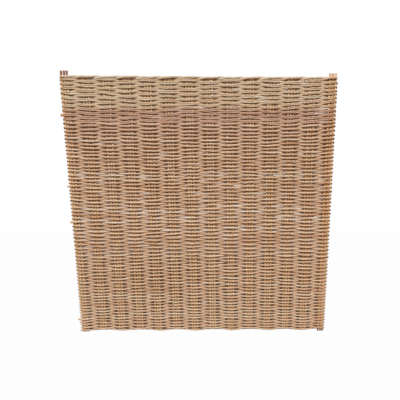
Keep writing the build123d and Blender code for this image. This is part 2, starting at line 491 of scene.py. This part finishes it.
def dress_rod(rod, points, tone):
    """Gives a rod its map in metres, its tone, its pith marks and its materials."""
    mesh = rod.data
    length = float(np.linalg.norm(np.diff(points, axis=0), axis=1).sum())
    rod_map = mesh.uv_layers[0]
    rod_map.name = "rod_map"
    places = np.zeros(len(mesh.loops) * 2, np.float32)
    rod_map.data.foreach_get("uv", places)
    places[1::2] *= length
    rod_map.data.foreach_set("uv", places)
    tones = mesh.attributes.new("tone", "FLOAT", "POINT")
    tones.data.foreach_set("value", np.full(len(mesh.vertices), tone, np.float32))
    cut = np.array([face.select for face in mesh.polygons])
    corners = np.zeros(len(mesh.vertices), int)
    for face in mesh.polygons:
        if face.select:
            for vertex in face.vertices:
                corners[vertex] += 1
    pith = mesh.attributes.new("from_pith", "FLOAT", "POINT")
    pith.data.foreach_set("value", np.where(corners > 2, 0.0, 1.0).astype(np.float32))
    mesh.materials.append(None)
    mesh.materials.append(cut_material)
    mesh.polygons.foreach_set("material_index", cut.astype(np.int32))
    bpy.ops.object.shade_smooth_by_angle(angle=smooth_below)


def finish_rod(rod, material, slot, *nodes):
    """Gives a rod its wood, hangs it on the root body and hides the solids it stands for."""
    rod.data.materials[0] = material
    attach(rod, "root")
    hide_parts(*nodes)

# %% [markdown]
# ## How the panel sways
# A hurdle is woven by hand and is never quite square. This one leans a little to the left
# towards its top and bellies out to the right near the ground. It is also about one part in a
# hundred wider than the solids, a little more so at its top. Stakes and weavers share one
# function for it, so that they stay together.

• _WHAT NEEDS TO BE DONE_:
Find each line with the string "This" and copy it out.

• _EXPECTED ANSWER_:
Keep writing the build123d and Blender code for this image. This is part 2, starting at line 491 of scene.py. This part finishes it.
# A hurdle is woven by hand and is never quite square. This one leans a little to the left